Asphalt roof washing is subject to great debate. Bleach? No bleach? Pressure? No pressure? Rinse immediately? Let Mother Nature do the rinsing? And some folks will debate the need to wash at all. Will washing void the warranty? Will bleach void the warranty? Will washing affect the shingle life?  In the last several years, there has been a ton of discussion and it gets heated with various opinions. If you research within the Roofing Industry, even THOSE folks are divided. But I did see at least one thing that everyone agreed upon.....no pressure washing.

Oh I'm not done yet.  The key to that phrase was the word "pressure".  Many new folks in the industry have yet to really understand their equipment. And that's ok. We all had to start somewhere. We commonly teach folks how to adjust pressure with nozzle size rather than adjusting the machine's pressure unloader.

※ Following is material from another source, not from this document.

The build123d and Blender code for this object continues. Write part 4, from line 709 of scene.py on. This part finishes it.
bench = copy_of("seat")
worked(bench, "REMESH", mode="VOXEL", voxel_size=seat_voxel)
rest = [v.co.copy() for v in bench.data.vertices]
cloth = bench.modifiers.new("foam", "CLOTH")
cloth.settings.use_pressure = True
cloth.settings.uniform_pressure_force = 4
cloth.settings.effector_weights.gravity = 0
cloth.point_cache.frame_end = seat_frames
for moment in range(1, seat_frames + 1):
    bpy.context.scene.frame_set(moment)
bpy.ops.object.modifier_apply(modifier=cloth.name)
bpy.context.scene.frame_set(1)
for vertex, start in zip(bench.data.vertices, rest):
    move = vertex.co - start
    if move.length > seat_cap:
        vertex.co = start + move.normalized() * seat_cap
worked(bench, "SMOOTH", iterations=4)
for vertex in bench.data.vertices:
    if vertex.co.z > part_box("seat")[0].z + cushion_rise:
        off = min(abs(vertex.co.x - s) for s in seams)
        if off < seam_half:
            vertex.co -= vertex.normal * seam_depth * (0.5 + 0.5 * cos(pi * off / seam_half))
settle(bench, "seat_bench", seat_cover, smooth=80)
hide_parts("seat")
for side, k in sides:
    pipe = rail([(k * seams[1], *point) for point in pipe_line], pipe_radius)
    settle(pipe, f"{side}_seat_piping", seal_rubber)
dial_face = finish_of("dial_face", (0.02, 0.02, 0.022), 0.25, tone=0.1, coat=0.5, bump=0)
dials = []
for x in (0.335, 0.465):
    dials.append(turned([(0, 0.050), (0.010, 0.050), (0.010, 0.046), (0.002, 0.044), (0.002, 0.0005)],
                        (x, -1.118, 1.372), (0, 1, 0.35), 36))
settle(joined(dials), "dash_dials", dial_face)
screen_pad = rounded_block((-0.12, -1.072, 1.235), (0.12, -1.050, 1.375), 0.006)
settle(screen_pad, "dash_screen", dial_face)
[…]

The unloader isn't meant to be adjusted. Rather it should be set and then left alone.....set it and forget it. Need to reduce your pressure at the nozzle? Open the nozzle hole (use a larger orifice size) which will increase your flow and lower the pressure. I can lower your pressure at the nozzle to the gentle pressure of your garden hose if you wanted or needed. So while you are using a "pressure washer" you are not applying "pressure" to the roof. Your pressure washer is just the vehicle to deliver the water. 

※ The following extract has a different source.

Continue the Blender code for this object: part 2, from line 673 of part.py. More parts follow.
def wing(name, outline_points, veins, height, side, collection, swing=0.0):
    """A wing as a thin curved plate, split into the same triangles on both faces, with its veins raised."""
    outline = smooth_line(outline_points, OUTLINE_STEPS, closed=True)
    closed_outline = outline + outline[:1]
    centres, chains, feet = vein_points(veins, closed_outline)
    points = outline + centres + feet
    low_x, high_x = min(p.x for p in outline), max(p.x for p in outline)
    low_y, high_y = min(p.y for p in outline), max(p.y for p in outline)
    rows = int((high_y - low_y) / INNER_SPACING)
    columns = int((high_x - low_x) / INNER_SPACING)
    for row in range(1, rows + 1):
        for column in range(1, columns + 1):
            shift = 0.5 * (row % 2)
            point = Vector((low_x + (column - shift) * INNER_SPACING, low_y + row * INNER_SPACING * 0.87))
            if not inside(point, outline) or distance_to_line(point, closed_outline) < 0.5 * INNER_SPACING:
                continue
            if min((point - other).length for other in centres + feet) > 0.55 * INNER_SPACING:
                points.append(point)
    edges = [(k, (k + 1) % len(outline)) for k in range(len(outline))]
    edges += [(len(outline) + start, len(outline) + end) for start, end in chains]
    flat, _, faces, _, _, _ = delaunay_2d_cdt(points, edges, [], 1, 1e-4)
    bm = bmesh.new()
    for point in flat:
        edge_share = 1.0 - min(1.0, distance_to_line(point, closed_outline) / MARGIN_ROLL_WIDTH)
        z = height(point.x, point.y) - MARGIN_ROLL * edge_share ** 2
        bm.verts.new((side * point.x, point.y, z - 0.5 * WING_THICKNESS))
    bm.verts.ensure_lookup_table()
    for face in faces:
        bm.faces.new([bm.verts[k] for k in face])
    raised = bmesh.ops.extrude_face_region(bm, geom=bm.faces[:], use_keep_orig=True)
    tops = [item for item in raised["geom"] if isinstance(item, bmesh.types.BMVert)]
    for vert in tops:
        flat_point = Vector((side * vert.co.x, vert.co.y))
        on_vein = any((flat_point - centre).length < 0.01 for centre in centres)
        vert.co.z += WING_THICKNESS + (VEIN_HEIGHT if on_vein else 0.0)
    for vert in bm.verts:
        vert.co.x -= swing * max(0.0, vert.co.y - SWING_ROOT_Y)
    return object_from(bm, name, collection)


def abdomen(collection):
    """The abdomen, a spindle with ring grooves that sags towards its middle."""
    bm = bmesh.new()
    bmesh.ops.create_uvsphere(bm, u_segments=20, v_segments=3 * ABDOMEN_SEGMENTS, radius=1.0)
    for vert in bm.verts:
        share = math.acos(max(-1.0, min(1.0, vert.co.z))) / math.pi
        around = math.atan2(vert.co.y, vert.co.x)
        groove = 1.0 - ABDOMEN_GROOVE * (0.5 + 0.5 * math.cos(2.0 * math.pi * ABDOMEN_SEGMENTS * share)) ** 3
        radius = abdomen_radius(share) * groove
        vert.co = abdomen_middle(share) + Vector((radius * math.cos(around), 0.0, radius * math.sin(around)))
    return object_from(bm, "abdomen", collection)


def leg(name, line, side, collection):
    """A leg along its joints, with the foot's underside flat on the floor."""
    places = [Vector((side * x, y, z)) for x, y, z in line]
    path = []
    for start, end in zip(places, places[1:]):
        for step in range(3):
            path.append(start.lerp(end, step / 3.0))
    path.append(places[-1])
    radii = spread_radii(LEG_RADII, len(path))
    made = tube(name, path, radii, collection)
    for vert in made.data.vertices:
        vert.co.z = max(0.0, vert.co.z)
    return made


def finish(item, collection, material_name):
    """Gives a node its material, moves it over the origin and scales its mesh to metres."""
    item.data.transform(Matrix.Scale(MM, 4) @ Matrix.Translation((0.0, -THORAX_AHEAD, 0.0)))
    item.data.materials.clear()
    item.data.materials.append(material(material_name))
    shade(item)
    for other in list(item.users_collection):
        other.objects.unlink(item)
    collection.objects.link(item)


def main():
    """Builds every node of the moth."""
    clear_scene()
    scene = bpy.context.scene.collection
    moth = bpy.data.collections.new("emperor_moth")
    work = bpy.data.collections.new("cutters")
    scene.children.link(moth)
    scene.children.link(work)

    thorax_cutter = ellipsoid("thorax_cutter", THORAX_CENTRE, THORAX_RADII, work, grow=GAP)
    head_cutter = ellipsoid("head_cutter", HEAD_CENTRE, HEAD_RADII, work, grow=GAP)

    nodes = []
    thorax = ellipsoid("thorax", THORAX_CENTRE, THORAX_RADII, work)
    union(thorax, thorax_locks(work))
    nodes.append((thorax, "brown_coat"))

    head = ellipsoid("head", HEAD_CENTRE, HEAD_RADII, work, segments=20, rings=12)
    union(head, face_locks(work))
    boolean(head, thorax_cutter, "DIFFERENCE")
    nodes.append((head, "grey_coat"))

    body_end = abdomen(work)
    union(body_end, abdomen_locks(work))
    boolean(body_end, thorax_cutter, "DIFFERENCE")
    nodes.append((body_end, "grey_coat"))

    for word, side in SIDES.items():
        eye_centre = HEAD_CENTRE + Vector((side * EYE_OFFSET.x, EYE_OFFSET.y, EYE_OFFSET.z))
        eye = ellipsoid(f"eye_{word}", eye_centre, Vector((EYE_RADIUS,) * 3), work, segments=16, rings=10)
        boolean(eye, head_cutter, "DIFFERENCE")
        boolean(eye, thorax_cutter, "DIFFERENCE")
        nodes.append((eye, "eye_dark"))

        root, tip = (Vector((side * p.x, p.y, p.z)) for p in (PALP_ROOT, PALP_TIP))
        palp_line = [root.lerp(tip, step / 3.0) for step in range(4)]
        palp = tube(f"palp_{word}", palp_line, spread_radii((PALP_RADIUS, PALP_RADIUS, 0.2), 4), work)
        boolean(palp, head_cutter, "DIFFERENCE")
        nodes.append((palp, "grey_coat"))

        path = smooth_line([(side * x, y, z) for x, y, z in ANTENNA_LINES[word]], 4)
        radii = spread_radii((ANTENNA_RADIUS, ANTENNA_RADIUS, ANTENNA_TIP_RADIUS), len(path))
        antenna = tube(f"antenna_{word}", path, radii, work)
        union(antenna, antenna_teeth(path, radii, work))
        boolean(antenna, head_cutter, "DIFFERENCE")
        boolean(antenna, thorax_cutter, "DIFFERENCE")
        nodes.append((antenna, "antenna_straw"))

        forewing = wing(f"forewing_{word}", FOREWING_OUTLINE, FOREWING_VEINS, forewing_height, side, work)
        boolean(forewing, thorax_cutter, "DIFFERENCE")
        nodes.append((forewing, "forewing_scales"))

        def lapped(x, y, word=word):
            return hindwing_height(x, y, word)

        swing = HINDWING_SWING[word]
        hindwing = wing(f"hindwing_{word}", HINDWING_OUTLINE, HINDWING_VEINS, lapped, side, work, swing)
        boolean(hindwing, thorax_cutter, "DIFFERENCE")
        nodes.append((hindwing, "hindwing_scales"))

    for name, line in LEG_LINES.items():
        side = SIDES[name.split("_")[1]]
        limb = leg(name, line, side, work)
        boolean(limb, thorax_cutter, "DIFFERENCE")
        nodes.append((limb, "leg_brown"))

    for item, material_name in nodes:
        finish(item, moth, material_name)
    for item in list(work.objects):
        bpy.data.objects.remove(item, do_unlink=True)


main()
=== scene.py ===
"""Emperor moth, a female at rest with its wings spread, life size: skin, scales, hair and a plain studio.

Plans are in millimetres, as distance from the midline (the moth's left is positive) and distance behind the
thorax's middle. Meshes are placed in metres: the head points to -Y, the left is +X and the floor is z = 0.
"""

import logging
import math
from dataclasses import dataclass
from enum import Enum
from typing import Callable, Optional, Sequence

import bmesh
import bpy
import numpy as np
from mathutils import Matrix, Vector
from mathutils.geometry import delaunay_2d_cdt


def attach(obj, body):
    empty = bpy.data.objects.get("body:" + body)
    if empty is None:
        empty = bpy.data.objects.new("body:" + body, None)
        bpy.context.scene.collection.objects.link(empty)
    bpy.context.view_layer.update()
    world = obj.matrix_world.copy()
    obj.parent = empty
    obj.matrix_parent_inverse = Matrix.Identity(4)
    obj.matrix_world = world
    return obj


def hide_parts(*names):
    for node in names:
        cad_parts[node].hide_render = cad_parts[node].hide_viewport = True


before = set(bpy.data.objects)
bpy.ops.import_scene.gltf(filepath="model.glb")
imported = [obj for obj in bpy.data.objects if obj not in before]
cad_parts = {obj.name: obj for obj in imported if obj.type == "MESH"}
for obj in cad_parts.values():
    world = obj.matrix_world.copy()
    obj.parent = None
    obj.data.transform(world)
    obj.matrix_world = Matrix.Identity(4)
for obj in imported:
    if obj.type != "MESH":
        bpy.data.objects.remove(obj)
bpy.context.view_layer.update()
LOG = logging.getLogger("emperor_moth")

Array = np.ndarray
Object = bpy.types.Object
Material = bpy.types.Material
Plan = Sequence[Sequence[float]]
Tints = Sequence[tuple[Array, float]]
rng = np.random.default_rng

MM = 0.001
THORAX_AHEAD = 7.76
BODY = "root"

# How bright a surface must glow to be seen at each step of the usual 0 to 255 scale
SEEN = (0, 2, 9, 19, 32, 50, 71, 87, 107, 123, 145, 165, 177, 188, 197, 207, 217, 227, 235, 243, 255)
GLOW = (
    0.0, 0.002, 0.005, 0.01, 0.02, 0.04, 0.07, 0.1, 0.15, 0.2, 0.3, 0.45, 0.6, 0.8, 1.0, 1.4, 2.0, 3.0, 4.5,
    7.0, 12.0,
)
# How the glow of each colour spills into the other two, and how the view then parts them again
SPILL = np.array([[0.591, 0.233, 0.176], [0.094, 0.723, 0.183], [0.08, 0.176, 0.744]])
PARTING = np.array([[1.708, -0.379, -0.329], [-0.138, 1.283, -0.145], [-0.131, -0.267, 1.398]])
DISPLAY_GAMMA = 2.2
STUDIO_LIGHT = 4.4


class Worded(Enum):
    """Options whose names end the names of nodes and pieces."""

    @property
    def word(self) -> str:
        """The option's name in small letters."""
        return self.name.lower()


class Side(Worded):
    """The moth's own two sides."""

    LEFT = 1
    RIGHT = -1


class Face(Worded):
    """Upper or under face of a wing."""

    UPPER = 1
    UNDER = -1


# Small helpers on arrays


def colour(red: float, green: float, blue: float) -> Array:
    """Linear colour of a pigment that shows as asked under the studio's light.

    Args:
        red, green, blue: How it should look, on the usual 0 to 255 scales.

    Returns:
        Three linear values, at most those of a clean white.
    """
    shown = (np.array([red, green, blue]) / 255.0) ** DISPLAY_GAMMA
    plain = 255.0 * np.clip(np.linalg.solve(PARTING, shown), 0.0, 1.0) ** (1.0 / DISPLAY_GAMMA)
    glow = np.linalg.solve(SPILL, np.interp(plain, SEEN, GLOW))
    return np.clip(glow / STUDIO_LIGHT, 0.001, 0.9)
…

Now let's add in the roof cleaning equipment to this discussion. Use the term "surface cleaner" and most folks will immediately picture a surface cleaner using high pressure cleaning a hard surface like concrete.  When we size nozzles for surface cleaners, we typically take the GPM and divide that by the number of nozzles and that will give us the correct orifice size assuming the user is not needing or wanting to lower the pressure.  But if the user wants to drop the pressure substantially we can easily do just that with a larger orifice size. I will attach a link to our Nozzle Chart that we use day in and day out just for your reference because it is a good tool to have around. With larger nozzle orifice, we can make that same surface cleaner that you use to clean concrete, gentle-enough in pressure to be used on a roof because at this point, you are not using "pressure"....you are now really just using the flow.  And in many cases, flow is actually more important than PSI.

Finally, let's talk about the mechanics of the surface cleaner. Surface cleaners can spin under lower pressures if the flow is adequate. An argument was made that a surface cleaner can not work under low pressure and the statement just isn't based in fact or reality. Will the bar spin at break-neck speeds? Nope....but if the idea is low pressure and minimal agitation....do you really want it to spin at break-neck speeds?

It's important to understand your equipment, it's functional capabilities and how to repair it to really be successful in this business.  North American Pressure Wash Outlet has taught the Power Washing 101 and 201 courses at the Power Washers of North America convention for the last 4 years and we were honored with the Joe Walters Award for our commitment to the pressure wash industry. Our goal will always be to provide you education, equipment and soaps/chems to make your job easier. To provide you with anything less is not in our Mission Statement. And as business owners, we are committed to providing you with exceptional service and advice.